Zur Tarnung durch eine Vernebelung bot sich Stuttgart, dank seiner topografischen Kessellage, besonders an.
Am 27. Februar 1941 wurden die ersten 7 Vernebelungsanlagen nach Dr. Brüninghaus, aus Bad Cannstatt aufgestellt. Als Chemikalie zur Nebelbildung wurde Chlorsulfonsäure eingesetzt. Eine am 10. April 1942 veranlasste Vernebelung des Neckartals hatte gravierende Folgen. Der Einsatz führte zu Beschwerden wegen der starken Beschädigung der Vegetation. Hunderte von Obst- und Gemüsebauern verlangen Schadenersatz. Obstbäume mussten z. B. gefällt werden, weil sie verdorrt waren. Auch die Industrie beschwerte sich, da alle Metallteile stark korrodierten. Trotzdem bestand das Luftgaukommando auf der Einnebelung des Daimler-Areals. Dazu wurden auf den Brücken des Neckars Vernebelungsgeräte aufgestellt. Austropfende Chemikalien die in den Neckar gelangten, führten zu einem Fischsterben.

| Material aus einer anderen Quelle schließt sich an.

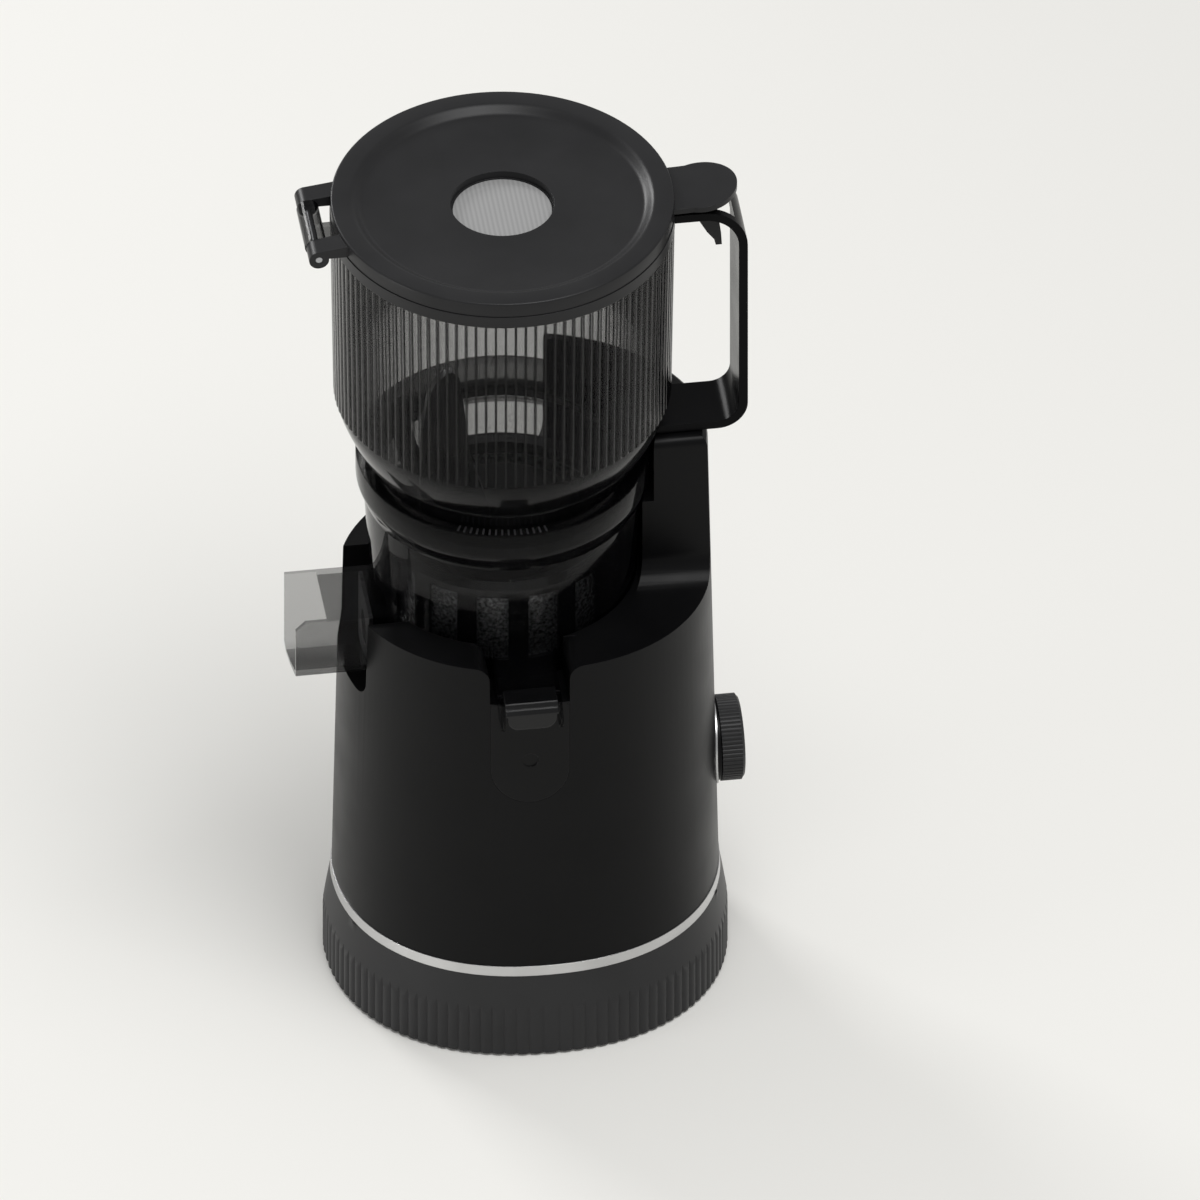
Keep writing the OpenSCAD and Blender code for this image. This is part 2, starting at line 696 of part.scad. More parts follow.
module gear_plate() color("#8f9193") at_base() difference() {
    translate([0, 0, gear_plate_z]) linear_extrude(gear_plate_t)
        polygon(plan(half_w_at(gear_z), column_wall + fit));
    on_motor_axis(gear_plate_z - over)
        cylinder(r = motor_shaft_r + gear_gap, h = gear_plate_t + 2 * over);
    on_idler_axis(gear_plate_z - over) cylinder(r = axle_r, h = gear_plate_t + 2 * over);
    gear_screw_places() translate([0, 0, gear_plate_z - over])
        cylinder(r = screw_shank_r, h = gear_plate_t + 2 * over);
}
cover_wall = 2.5;
cover_gap = 2;
cover_in_h = 2 * gear_gap + fast_t + gear_gap + slow_t + cover_gap;
cover_h = cover_in_h + cover_wall;
output_r = slow_module * (output_teeth / 2 + 1);
idler_r = fast_module * (idler_teeth / 2 + 1);
bush_wall = 3;
bush_h = 12;
module cover_form(grow, h) {
    on_drum_axis() cylinder(r = output_r + grow, h = h);
    on_idler_axis() cylinder(r = idler_r + grow, h = h);
    block([drum_x, -idler_r - grow, 0], [idler_x, idler_r + grow, h]);
}
module gear_cover() color("#3a3b3d") at_base() translate([0, 0, gear_z]) difference() {
    union() {
        cover_form(cover_gap + cover_wall, cover_h);
        on_drum_axis(cover_in_h) cylinder(r = shaft_r + 2 * bush_wall, h = bush_h);
    }
    translate([0, 0, -over]) cover_form(cover_gap, cover_in_h + over);
    on_drum_axis() cylinder(r = shaft_r + bush_wall, h = big);
    on_idler_axis() cylinder(r = axle_r, h = big);
}
module gear_screws() color("#8d8d8d") at_base() gear_screw_places() {
    translate([0, 0, gear_z]) cylinder(r = screw_head_r, h = gear_plate_t / 2);
    translate([0, 0, gear_plate_z - gear_plate_t]) cylinder(r = screw_shank_r, h = 2 * gear_plate_t + over);
}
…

Ab 28. September 1942 wurde mit einem neuen Mittel (Ammoniumchlorid) die Vernebelung erneut getestet. Mit dieser Chemikalie treten keine Korrosions- und Vegetationsschäden mehr auf.
Bei einer Übung am 6. Oktober 1942 wird mit diesen Mittel der Talkessel mit einem dichten Schleier aus 47 Nebelquellen überzogen. Darunter gab es auch so genannte Nebelkästen, die jeweils von einem Nebelbeauftragten gewartet wurden
Nebelkästen am Sindelfingener Daimler Gelände Daimler AG
Dazu gehörten das Reinigen und Befüllen der Anlage. Die Beschaffung des neuen Vernebelungspulvers ergab aber große Schwierigkeiten. Erst nach Intervention von Oberbürgermeister Karl Strölin bei Gauleiter Murr wurde eine entsprechende Zuteilung von 1500 Kilogramm bewilligt. Gegen Ende 1942 konnte das Verneblungsmittel flächendeckend eingesetzt werden. Zusätzlich zu den Nebelschleudern nach Dr. P. Brüninghaus, wurden kleine Nebelkästen im Stadtgebiet verteilt. Diese wurden bei Voralarm durch die Flak elektrisch gezündet. Zusätzlich zu den von der Wehrmacht betriebenen Anlagen im Neckartal werden auf 180 Dächern Nebelschleudern verbaut. Dazu kommen zehn mobile Nebelgeräte auf Lastwagen, die je nach Witterung im Stadtgebiet platziert werden. Laut den noch vorhandenen Listen gab es 41o Stellen, an denen Nebelkästen aufgebaut waren. In Feuerbach waren diese durchweg bei Firmen, wie z. B. bei Kiefer, Gretsch Unitas, Zimmermann, Werner & Pfleiderer,
Nebeltöpfe gezündet am Lemberg, Feuerbach
Die Chemikalie erhielt den Tarnnamen "Badesalz". Die Nebelkästen wurden regelmäßig durch dafür eingesetzte Nebelwarte betreut. Sie erhielten eine Schaufel mit denen sie die Reste der abgebrannten Chemikalie in mitgelieferte Pappbehältnisse entfernen mussten. Bis zum Herbst 1942 blieb Stuttgart vor weiteren Bombardierungen verschont. Ein letzter Angriff bei welchem die Vernebelung funktionierte, war am 20. Dezember 1942. Am 13. Januar 1943 wurde die Zahl der Vernebelungsmaschinen auf 98 Stück erhöht. Auf den Höhelagen von Stuttgart wurde nur in Vaihingen, Möhringen und Rohr im Juni 1943 jeweils eine Nebelschleuder aufgestellt. Die Weite der Filderebene war aber für diese Art der Tarnung ungünstig, da sich der Nebel hier nicht hielt. Trotz der Einnebelung wurde Stuttgart gefunden. Die neue Technologie "Radar" bei den britischen Fliegern ermöglichte ein Auffinden der Stadt. Trotz dieser Tarnung. Eine Vernebelung war als Tarnung deshalb nicht mehr wirkungsvoll und wurde eingestellt.
Oberbürgermeister Strölin erhielt von seinen Mitarbeitern im Rathaus zu seinem 53. Geburtstag ein Model der Nebelmaschine Brüninghaus geschenkt. Dieses Model dürfte bei der Zerstörung des Rathauses im Juli 1944 verbrannt sein.